Feb. 22 (Bloomberg) -- Russia, set to be the third-largest wheat shipper, aims to secure a “foothold” among buyers in Asia, increasing competition for U.S. and Australian supplies.
“One of the new and promising directions for Russian grain exports is the Asia-Pacific region,” Andrey Klepach, the deputy minister of economic development, said in a message to delegates at a conference in Singapore. The segment “is now rapidly evolving and Russia has all the chances to gain a foothold.”
Futures dropped 20 percent in the past year as global crops and stockpiles headed for records and trade rose to the second-highest level in at least in five decades. The U.S., the biggest exporter, has already lost market share to Russia in North Africa and the Middle East and faces competition from record Australian shipments in Asia. More supply may curb food costs the United Nations says climbed the most in 11 months in January.

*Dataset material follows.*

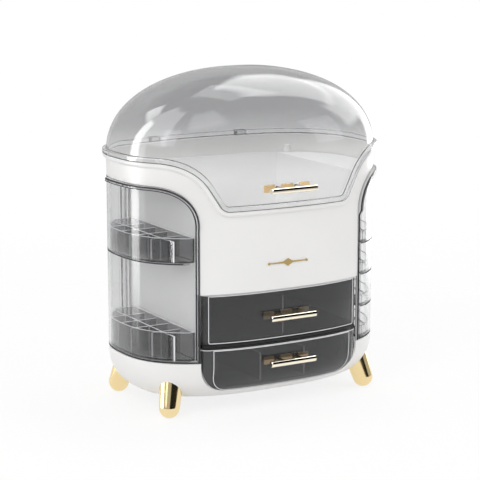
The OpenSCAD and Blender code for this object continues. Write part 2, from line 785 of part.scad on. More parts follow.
module drawer_prism(box_half, inset, z0, z1)
    translate([0, 0, z0]) linear_extrude(z1 - z0) polygon(drawer_plan(box_half, inset));

upper_box_top = upper_top_z - 5;
lower_box_top = lower_top_z - 4;
upper_divider_drop = 4;              // how far the dividers stop under the drawers' sides
lower_divider_drop = 6;

// Behind the front, the sides and back are a little lower than it
module behind_front(z) translate([-half_w, -column_front - 1, z]) cube([body_w, body_d, far]);

module upper_drawer() stand() color(SMOKE) difference() {
    drawer_prism(upper_box_half, 0, upper_low_z, upper_top_z);
    drawer_prism(upper_box_half, drawer_wall, upper_low_z + drawer_wall, far);
    behind_front(upper_box_top);
    handle_bores(upper_handle_z, drawer_wall);
}

// The base's rounded shape with the straight wall above it, drawn in by inset
module rounded_front(inset) intersection() {
    drawer_prism(lower_box_half, inset, 0, far);
    union() {
        bowl_solid(inset);
        oval_prism(inset, base_top_z - lap, far);
    }
}

// The box behind the lower drawer's front, drawn in by inset
module lower_box(inset) translate([inset - lower_box_half, -half_d, lower_floor_z + inset])
    cube([2 * (lower_box_half - inset), half_d + drawer_back_y - inset, far]);

module lower_drawer() stand() color(SMOKE) difference() {
    intersection() {
        rounded_front(0);
        along_y(lower_outline(edge_gap, lower_top_z), -far, far);
        union() {
            lower_box(0);
            translate([-half_w, -half_d, 0]) cube([body_w, half_d - column_front - 1, far]);
        }
    }
    difference() {
        rounded_front(drawer_wall);
        difference() {
            lower_box(0);
            lower_box(drawer_wall);
        }
    }
    behind_front(lower_box_top);
    handle_bores(lower_handle_z, drawer_wall);
}

// A plate across the inside of a drawer, parallel to its sides
module divider(x, z0, z1) intersection() {
    translate([x - divider_t / 2, -half_d, z0]) cube([divider_t, body_d, z1 - z0]);
    oval_prism(drawer_wall + 8, 0, far);
    translate([-half_w, -half_d, 0]) cube([body_w, half_d + drawer_back_y - drawer_wall, far]);
}

module upper_drawer_handle() handle_at(upper_handle_z) drawer_prism(upper_box_half, 0, 0, far);
module upper_handle_screws() handle_screws_at(upper_handle_z, drawer_wall);
module upper_drawer_divider() stand() color(SMOKE)
    divider(0, upper_low_z + drawer_wall, upper_box_top - upper_divider_drop);
module lower_drawer_handle() handle_at(lower_handle_z) rounded_front(0);
module lower_handle_screws() handle_screws_at(lower_handle_z, drawer_wall);
module lower_drawer_dividers() stand() color(SMOKE) for (side = [-1, 1])
    divider(side * lower_box_half / 3, lower_floor_z + drawer_wall, lower_box_top - lower_divider_drop);

body_shell();
well_liner();
drawer_shelf();
front_ornament();
base_bowl();
foot_front_left();
foot_front_right();
foot_rear_left();
foot_rear_right();
foot_screws();
base_screws();
door_pins();
lid_hinge_pins();
lid_dome();
lid_handle();
lid_handle_screws();
left_door();
left_lower_tray();
left_upper_tray();
right_door();
right_tray_1();
right_tray_2();
right_tray_3();
right_tray_4();
upper_drawer();
upper_drawer_handle();
upper_handle_screws();
upper_drawer_divider();
lower_drawer();
lower_drawer_handle();
lower_handle_screws();
lower_drawer_dividers();
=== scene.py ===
import math

import bmesh
import bpy
import numpy as np
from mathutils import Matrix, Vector
from mathutils.geometry import delaunay_2d_cdt

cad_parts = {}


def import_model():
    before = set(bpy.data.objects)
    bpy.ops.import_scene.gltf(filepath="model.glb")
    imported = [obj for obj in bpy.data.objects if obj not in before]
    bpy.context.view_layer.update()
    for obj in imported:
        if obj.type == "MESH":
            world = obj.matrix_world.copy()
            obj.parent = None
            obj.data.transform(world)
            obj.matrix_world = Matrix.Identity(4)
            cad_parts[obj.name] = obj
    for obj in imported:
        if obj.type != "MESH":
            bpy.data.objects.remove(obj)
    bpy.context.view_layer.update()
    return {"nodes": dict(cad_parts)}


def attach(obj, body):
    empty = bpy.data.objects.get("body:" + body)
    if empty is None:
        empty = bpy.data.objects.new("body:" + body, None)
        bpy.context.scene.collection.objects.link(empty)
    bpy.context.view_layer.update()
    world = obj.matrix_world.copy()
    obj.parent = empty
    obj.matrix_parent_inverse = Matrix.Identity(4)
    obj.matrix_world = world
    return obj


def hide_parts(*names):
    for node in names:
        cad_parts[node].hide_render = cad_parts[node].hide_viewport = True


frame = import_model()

# ---------------- sizes, mm
A, B, PN = 146.0, 94.5, 2.6  # half plan and its squareness
PY = 1.45  # the plan's middle along Y
WALL, GAP, SKIN = 2.5, 0.4, 0.4  # wall, running gap, clearance beside the shelf
SEAM, RIM = 58.0, 263.4  # top of the base and top of the body
LOW_RIM, PANEL_LOW = 213.5, 129.4  # the front panel's scooped top and its lower edge
SC_FLAT, SC_FOOT, SC_HEAD, SC_ANG = 66.0, 12.5, 52.0, math.radians(59)  # the scoop: flat, radii, slope
DOOR_X, DOOR_TOP, ARCH = 95.4, 240.5, 40.0
COL_X, COL_T = 95.0, 1.8  # walls between the drawers and the doors
COL_IN = COL_X - COL_T
COL_FRONT = B - 23
LEDGE_Z = (72.0, 129.4)  # ledges on those walls
LEDGE_BACK, FLOOR_FRONT = 66, 76.0  # the ledges' rear end, the rear floor's front
UNDER = 3.0  # how far inside the skin the floors end
BOSS_X, BOSS_Y, BOSS_R, BOSS_LOW = 112, 24, 4.6, 40  # screw bosses under the side floors
SOCKET_TOP, SOCKET_LOW = DOOR_TOP + 11, 47  # ends of the door hinges' sockets
PIV_X, BARREL, PIN_R, SINK = 103.0, 3.6, 1.5, 1.2  # door hinges; SINK: the barrel's middle below its edge
BOWL_DROP, BOWL_IN, BOWL_P = 43.5, 42.0, 2.4  # the base: height, draw-in, roundness
DOME_LOW, DOME_H, DOME_P = 264.4, 86.5, 2.17  # the dome: foot, height, roundness
BEAD_P, BEAD_H = 4.05, 5.0  # bead round the dome's foot
BEAD_OUT, EDGE_OUT = 4.0, 1.4  # a door's bead over its arch and up its front edge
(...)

Southeast Asian importers rely on supplies from Australia, the U.S., Canada and India, according to the Russian Grain Union. Import demand in the region, the third biggest after North Africa and the Middle East, climbed almost 40 percent to 15.85 million metric tons in the past four years, the U.S. Department of Agriculture estimates. Indonesia is the largest buyer.
The U.S. is already selling less to North Africa and the Middle East because of Russia, the USDA says. Shipments to Egypt, the top buyer, slumped to 246,739 tons from June 1 to Feb. 9 compared with 2.44 million tons a year earlier when drought prompted Russia to ban exports, U.S. government data show.
Exports from Russia will climb fivefold to a record 20.5 million tons this year, said the U.S. agency.
Russia plans the “the creation of the Far East grain corridor” allowing exports to Southeast Asia, said Agriculture Minister Yelena Skrynnik in a conference message. The Russian Grain Union, hosting the conference, is seeking to “attract interest to the agro-industrial sector of Siberia and Far East, modernization of storage, processing and transshipment infrastructure,” said Arkady Zlochevsky, group president.
While shipments are limited by infrastructure, exports to Asia are expanding “very fast” and may total 1 million tons this year, said Zlochevsky. The country will probably maintain overall sales at 22 million tons in 2012-2013, he said.
U.S. exports may contract 24 percent to 26.5 million tons this year, the most since the season ended 1986, USDA data show. Australian exports are poised to jump 20 percent to an all-time high, says the country’s government forecaster.
Australia has a record harvest and will sell its grain into Asian markets “ahead of anywhere else,” said Alan Winney, chairman of Emerald Group Australia Pty, the nation’s fifth-largest grain handler, in an interview this week.
Wheat for May delivery declined 0.3 percent to $6.35 a bushel in Chicago today.